What the task requires:
Everything from the first line down to the line containing "of separate pieces." should be reproduced exactly; please include nothing else.
-- BEGIN --
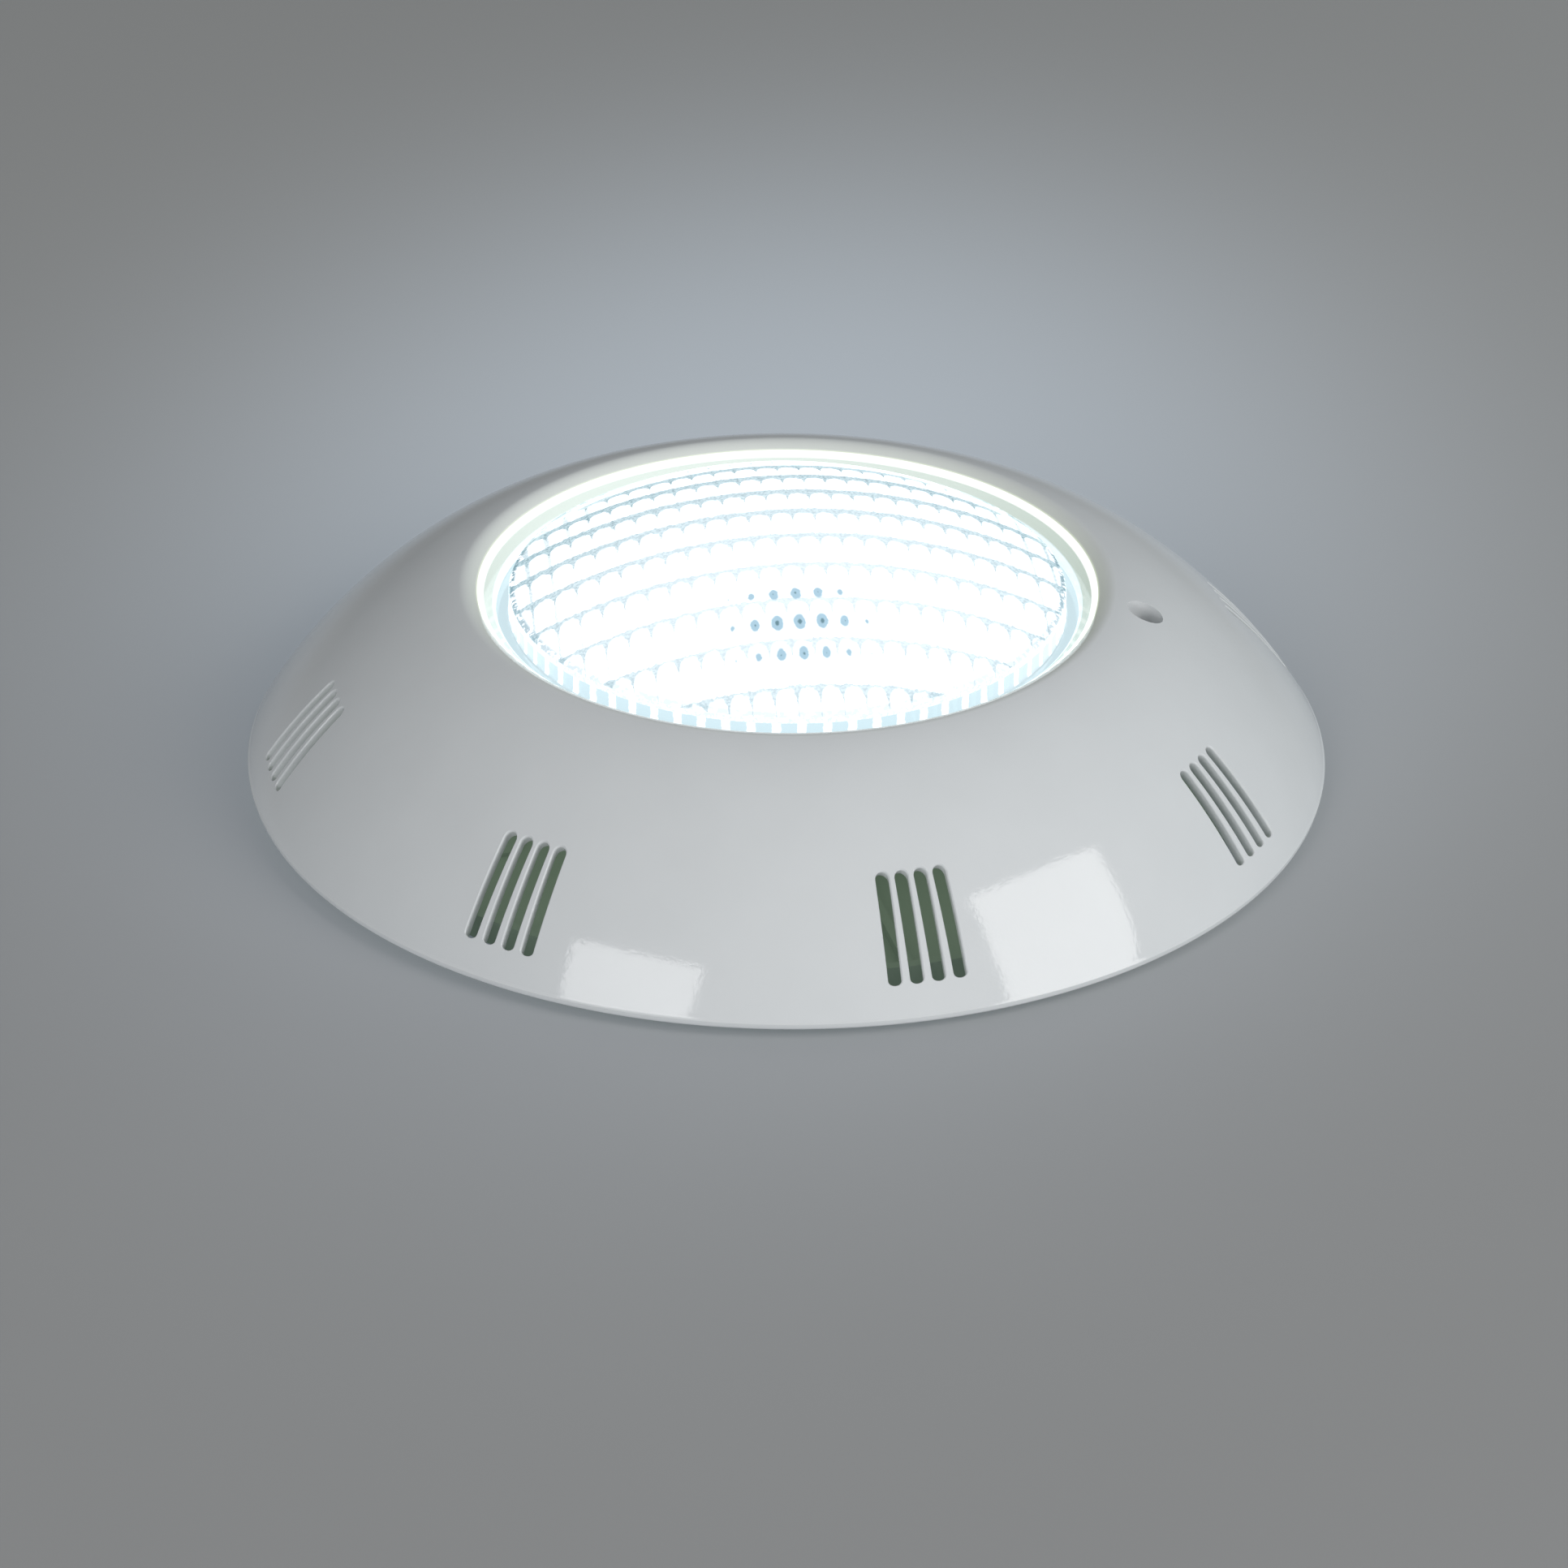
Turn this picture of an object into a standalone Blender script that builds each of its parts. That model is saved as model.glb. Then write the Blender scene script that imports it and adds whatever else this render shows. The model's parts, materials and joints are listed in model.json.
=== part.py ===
"""Round underwater pool light for surface mounting, as an assembly of separate pieces.

A wall bracket stays on the pool wall. The cover, with the sealed lamp clipped behind it,
hooks on a pin at one side of the bracket and is held by one captive screw at the other.

Frame: +Z is the direction of the light, z = 0 is the bracket's back face on the wall,
the lock screw is on +X and the hinge pin on -X. Sizes below are in millimetres.
"""

import math

import bmesh
import bpy
from mathutils import Matrix, Vector

MM = 0.001

# Running gap between touching pieces, and the tessellation of turned pieces
GAP = 0.3
ROUND_LARGE = 64
ROUND_BRACKET = 48
ROUND_MEDIUM = 40
ROUND_PLATE = 32
ROUND_COLLAR = 18
ROUND_BOSS = 16
ROUND_BORE = 14
ROUND_SMALL = 8
SHARP_EDGE_DEG = 32

# Cover
COVER_RADIUS = 145.0
COVER_WALL = 3.0
RIM_HEIGHT = 2.5
RIM_ROUNDING = 0.8
SHOULDER_RADIUS = 87.2
SHOULDER_HEIGHT = RIM_HEIGHT + 49.7
OPENING_RADIUS = 82.2
OPENING_HEIGHT = RIM_HEIGHT + 47.9
LIP_RADIUS = 77.5
LIP_HEIGHT = 46.5
LIP_BOTTOM = 44.5

# Water slots in the cover
SLOT_GROUPS = 8
SLOTS_PER_GROUP = 4
SLOT_STEP_DEG = 2.27
SLOT_WIDTH = 3.3
SLOT_INNER = (121.4, 32.4)
SLOT_OUTER = (140.2, 11.2)
SLOT_CUT_DEG = 56.0

# Lock screw and its bosses
SCREW_RADIUS = 95.1
SCREW_SHAFT = 2.5
SCREW_HEAD = 4.25
SCREW_HEAD_HEIGHT = 3.3
COUNTERBORE = 4.8
COUNTERBORE_FLOOR = 38.5
BOSS_FLOOR = 35.5
BOSS_RADIUS = 7.0
BOSS_BORE = 4.6
BRACKET_BOSS_TOP = 11.5
SCREW_TIP = 4.8
SCREW_TRAVEL = 8.0

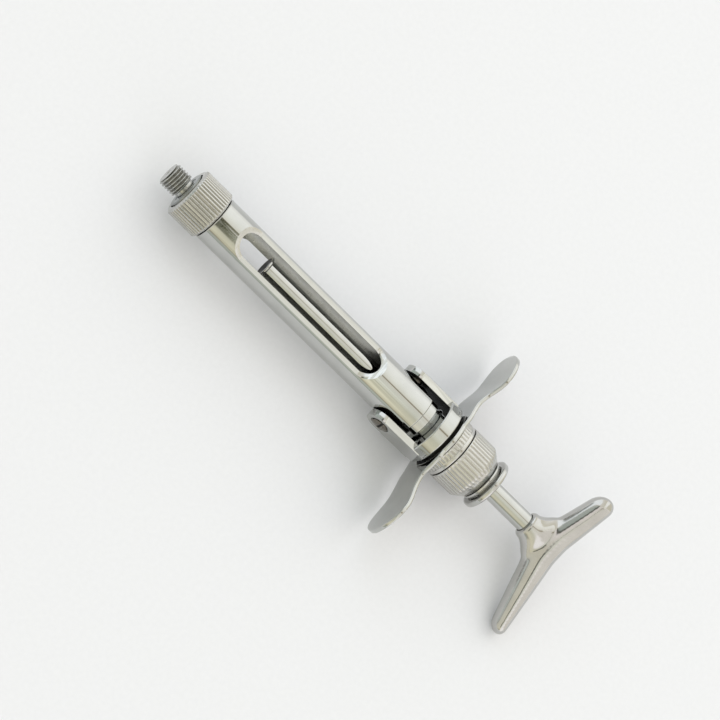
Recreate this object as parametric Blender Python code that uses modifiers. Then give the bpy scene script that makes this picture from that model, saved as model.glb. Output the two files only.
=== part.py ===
"""Aspirating dental syringe: breech-hinged barrel, fork, finger grip, spring guide and palm plunger.

World frame: +X towards the needle, +Z up, origin under the middle of the object on the surface it
lies on. Every station below is a distance along the syringe axis from the two pivot screws.
"""
import math

import bmesh
import bpy
from mathutils import Matrix, Vector

MM = 0.001
GAP = 0.3 * MM                      # clearance between neighbouring pieces
STEPS = 32                          # sides of a turned piece
SMALL_STEPS = 20                    # sides of a small turned piece

# ---- overall lay-out -------------------------------------------------------------------------
STUD_TIP = 72.45 * MM               # foremost point
HANDLE_ROLL = math.radians(-17)     # the free-turning handle droops until its long arm rests

# ---- barrel ----------------------------------------------------------------------------------
BARREL_R = 5.6 * MM
BORE_R = 4.75 * MM                  # takes a dental cartridge of 8.65 mm diameter
BARREL_FRONT = 58.5 * MM
BARREL_REAR = -4.9 * MM
SPIGOT_R = 5.0 * MM
FRONT_SPIGOT_END = 63.2 * MM
FRONT_BORE_R = 4.05 * MM            # takes the cartridge's metal cap
CAP_SEAT = 59.6 * MM
REAR_SPIGOT_END = -7.0 * MM
WINDOW_FRONT = 51.4 * MM
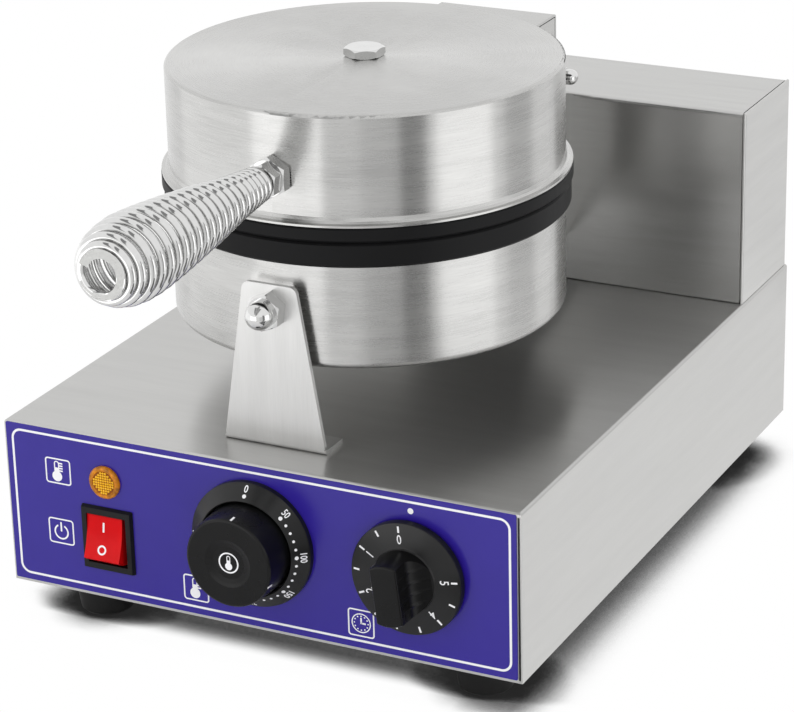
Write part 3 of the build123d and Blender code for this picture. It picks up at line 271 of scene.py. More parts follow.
-- END --
Solution:
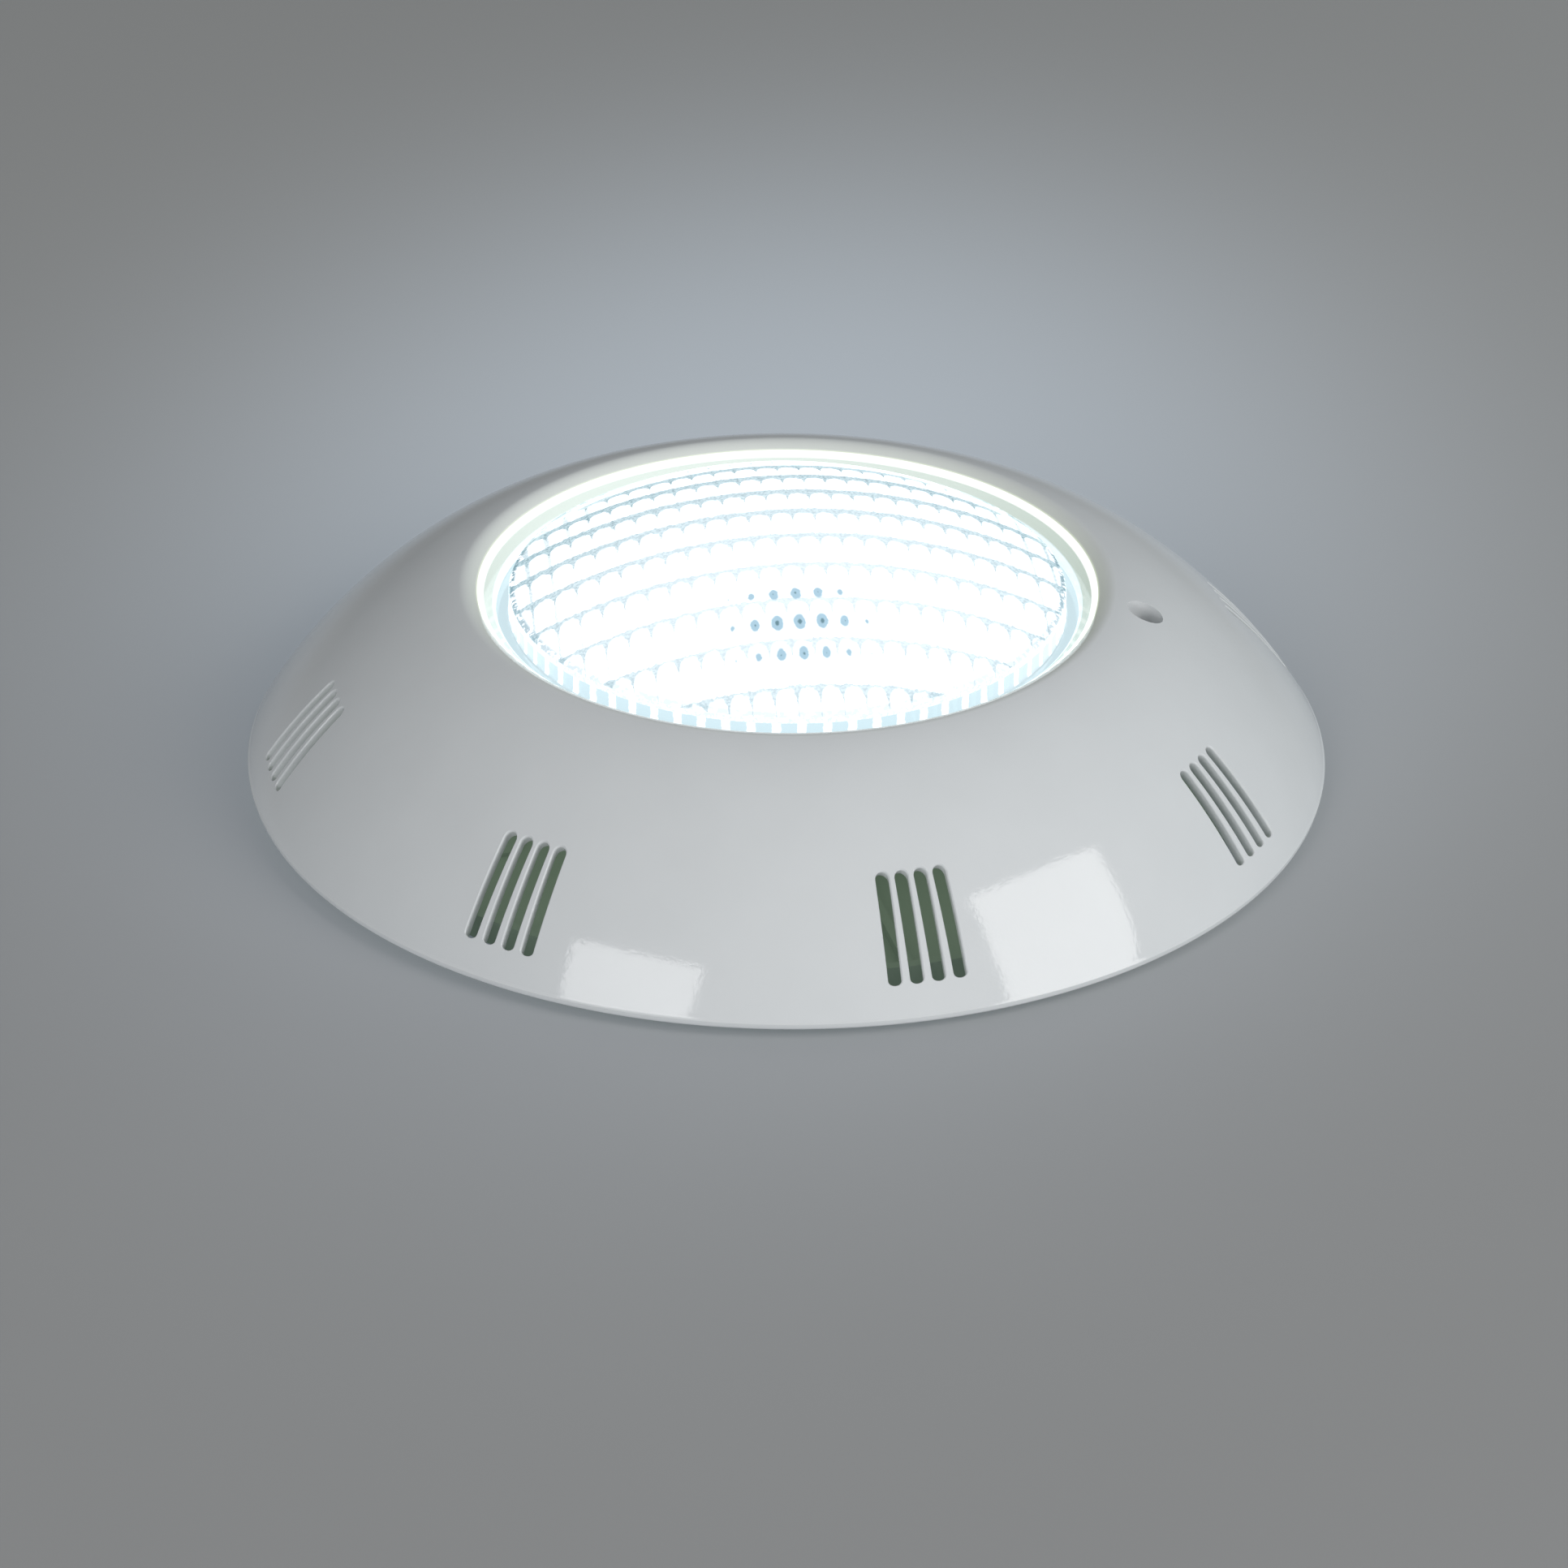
Turn this picture of an object into a standalone Blender script that builds each of its parts. That model is saved as model.glb. Then write the Blender scene script that imports it and adds whatever else this render shows. The model's parts, materials and joints are listed in model.json.
=== part.py ===
"""Round underwater pool light for surface mounting, as an assembly of separate pieces.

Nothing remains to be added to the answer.